I've recently read a book on writing called The First Five Pages by Noah Lukeman.  I like to read a writing book from time to time, just to keep my head fresh.  I don't always agree with everything in these books (they all have slightly different preferences) but they're a good focussing tool, especially when I get to a point with reading and writing where I can't see the wood for the trees.  Noah prescribes exercises at the end of each chapter to tighten up your manuscript.  For fun, I looked over Precious Little again.  Even on the first page, there was so much I edited out.  The second chapter disappeared completely.

The truth of it all is perhaps that Precious Little isn't any good.  For all its good points, as a whole, it's not something anyone sees as a potential money maker; as something anyone would want to read.  So perhaps I should stop hacking away at it.  There's only so much you can change.  Pretty soon, Precious Little isn't even going to be long enough to qualify as a novel.

For some reason I'm reminded of a story I heard years and years ago.  A girl was in love with a hairdresser and she used to go and get her hair cut by him, just to have him run his fingers through her hair.  But he never looked at her in that way.  Eventually she became so addicted to getting her hair cut by him that she had none left.  Maybe that's what's happening to my novel - I want so much for it to be noticed, but I'm making what was unpublishable in the first place less and less unpublishable the more I edit it.
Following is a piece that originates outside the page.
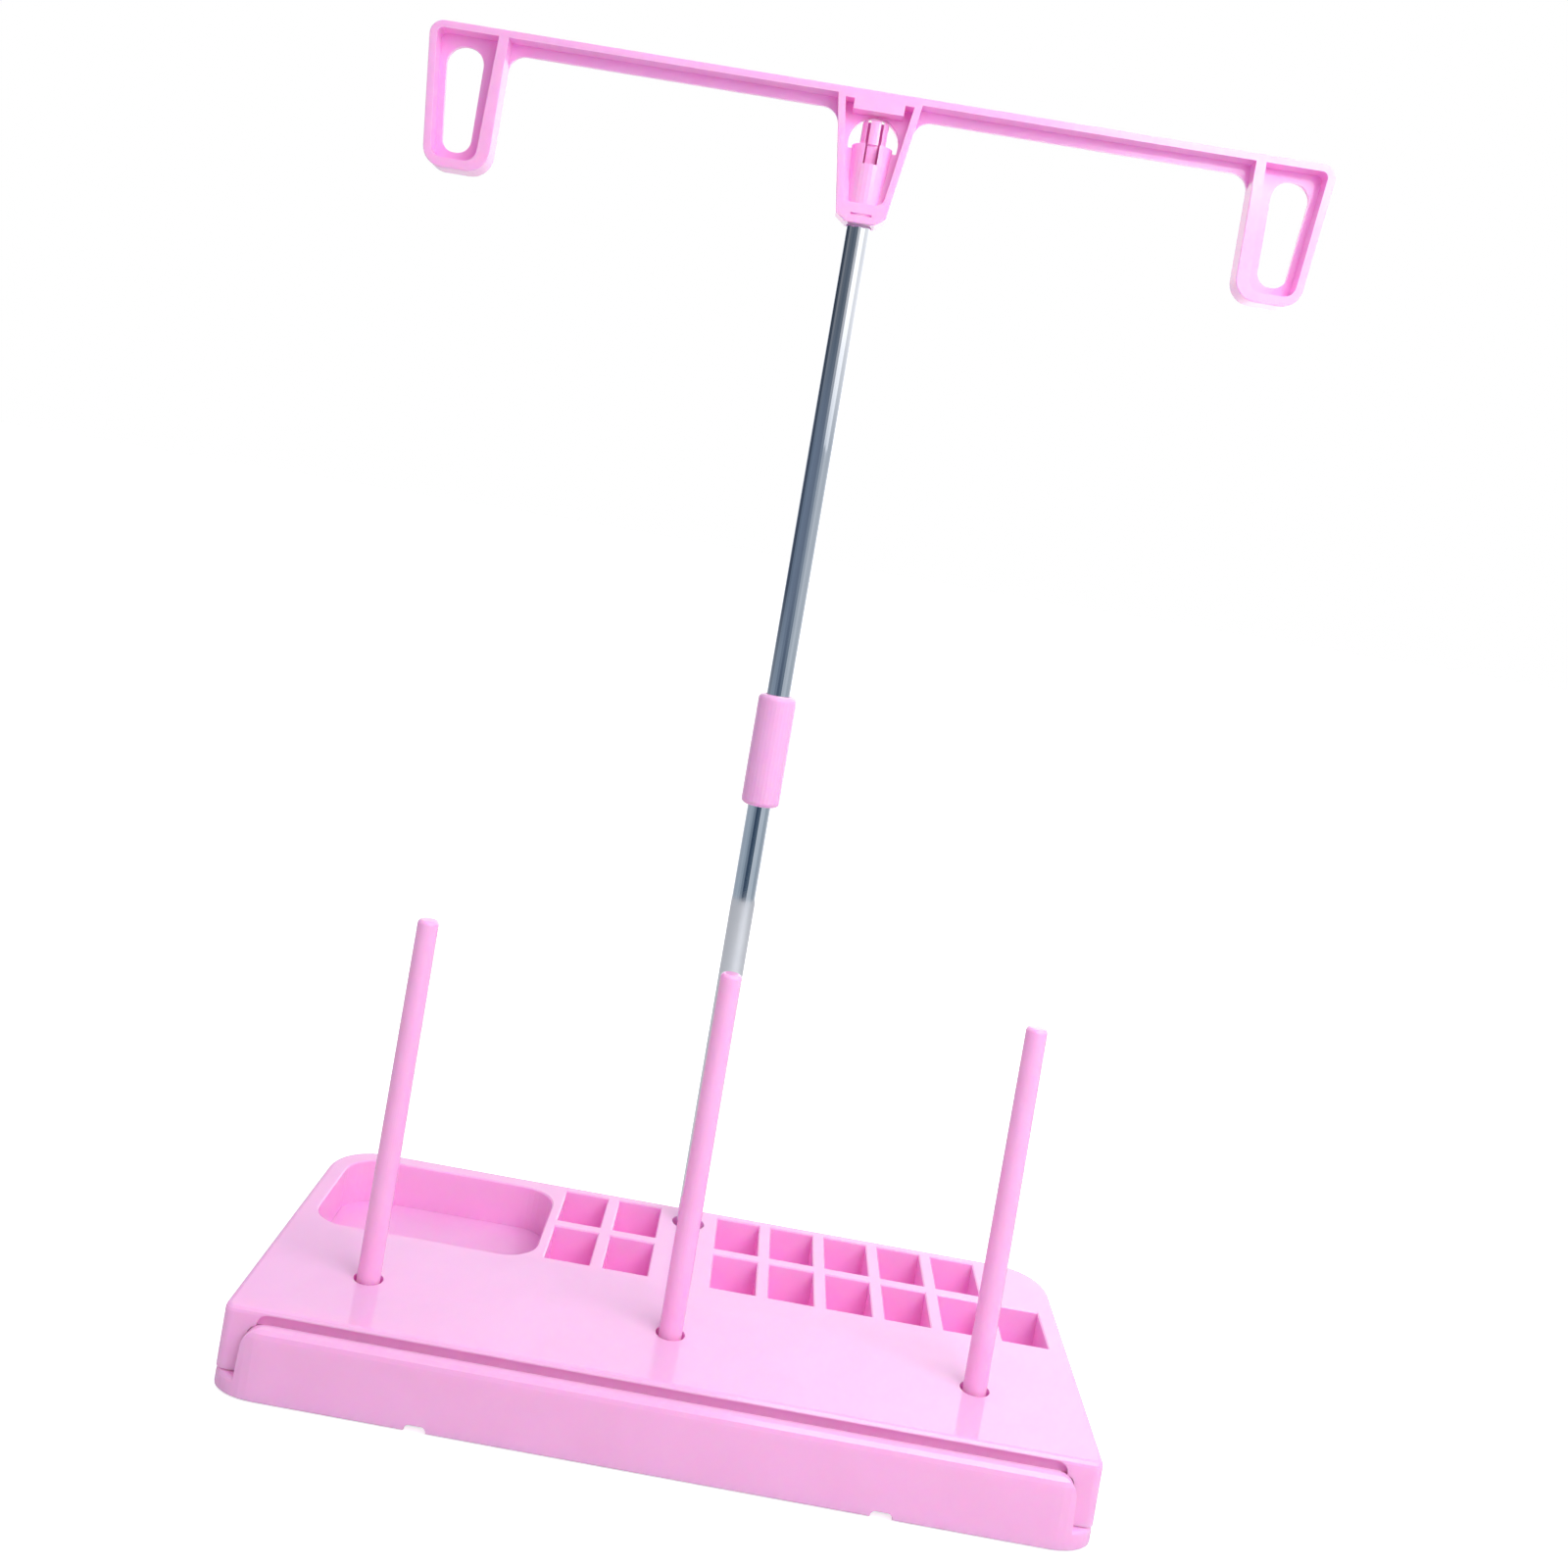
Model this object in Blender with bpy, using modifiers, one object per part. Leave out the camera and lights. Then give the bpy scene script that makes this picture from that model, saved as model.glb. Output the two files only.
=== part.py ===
"""Thread spool stand: a base with a bobbin rack, a tray and a drawer, three spool pins, and a mast.

The mast is two tubes with a sleeve between them. It carries a T-shaped thread guide with an eye at each end.

Units are metres, +Z up. The origin is on the table, under the centre of the stand's outline seen from above.
The front of the stand, with the drawer, faces -Y.
"""

import math

import bmesh
import bpy
from mathutils import Matrix, Vector

# Clearance left between two pieces that touch or slide on each other, and how far a cutter runs past a face.
GAP = 0.0003
OVERRUN = 0.002

# Base shell.
BASE_WIDTH = 0.2412
SHELL_DEPTH = 0.1152
BASE_HEIGHT = 0.023
WALL = 0.003
DECK = 0.0018
REAR_CORNER_RADIUS = 0.016
FRONT_CORNER_RADIUS = 0.0028
EDGE_ROUND = 0.0015
JAMB_WIDTH = 0.0074
JAMB_DEPTH = 0.006
HEADER_HEIGHT = 0.0026
HEADER_SET_BACK = 0.0014
HEADER_LIP = 0.0011
HEADER_END = 0.0022
HEADER_RADIUS = 0.003
DOOR_RADIUS = 0.0026

# Bobbin pockets, each for a bobbin on edge: 20.3 mm across and 11.7 mm thick.
POCKET_WIDTH = 0.0141
POCKET_LENGTH = 0.0231
WELL_DEPTH = 0.014
WELL_WALL = 0.0025
WELL_FLOOR = 0.002
WELL_EDGE = 0.0004
COLUMN_WALL = 0.00405
ROW_WALL = 0.00435
POCKET_REAR_MARGIN = 0.0041
MAST_ISLAND_WIDTH = 0.0196
LEFT_COLUMNS = 2
RIGHT_REAR_COLUMNS = 5
RIGHT_FRONT_COLUMNS = 6

# Tray, at the left of the pockets.
TRAY_LENGTH = 0.051
TRAY_SIDE_MARGIN = 0.006
TRAY_REAR_MARGIN = 0.0066
TRAY_TO_POCKETS = 0.0032
TRAY_CORNER_RADIUS = 0.011

# Spool pins and their sockets.
PIN_FROM_SIDE = 0.0324
PIN_ROW_FROM_FRONT = 0.028
PIN_HEIGHT = 0.105
PIN_FOOT_DIAMETER = 0.0068
PIN_TOP_DIAMETER = 0.0061
PIN_END_ROUND = 0.0012
PIN_MOUTH_DIAMETER = 0.0086
PIN_SOCKET_DEPTH = 0.0115
PIN_SOCKET_FLOOR = 0.001
PIN_BOSS_WALL = 0.0023
MOUTH_DEPTH = 0.003

# Mast: two equal tubes and the sleeve that joins them.
TUBE_DIAMETER = 0.008
TUBE_WALL = 0.0008
TUBE_LENGTH = 0.179
TUBE_EDGE = 0.0002
MAST_FROM_REAR = 0.0117
MAST_MOUTH_DIAMETER = 0.0108
MAST_BOSS_WALL = 0.0032
MAST_BOSS_UNDERSIDE = 0.001
MAST_SOCKET_FLOOR = 0.0015
JOINER_DIAMETER = 0.0129
JOINER_LENGTH = 0.037
JOINER_STOP = 0.002
JOINER_END_ROUND = 0.0018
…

Stephen King reportedly had four novels turned down before Carrie.  Iain Banks, seven before The Wasp Factory.  Perhaps this is my first novel to go down as unpublished.  No, I haven't exhausted the list of agents and publishers.  But the more I look at Precious Little, the less I like it; the less potential I see in it.  At what point do you give up on a piece of work?  I'd really like to focus my energies elsewhere - on my second novel.  My original aim was to use Precious Little to get an idea of how the agent publishing world works.  I've done that.  So perhaps that point is now.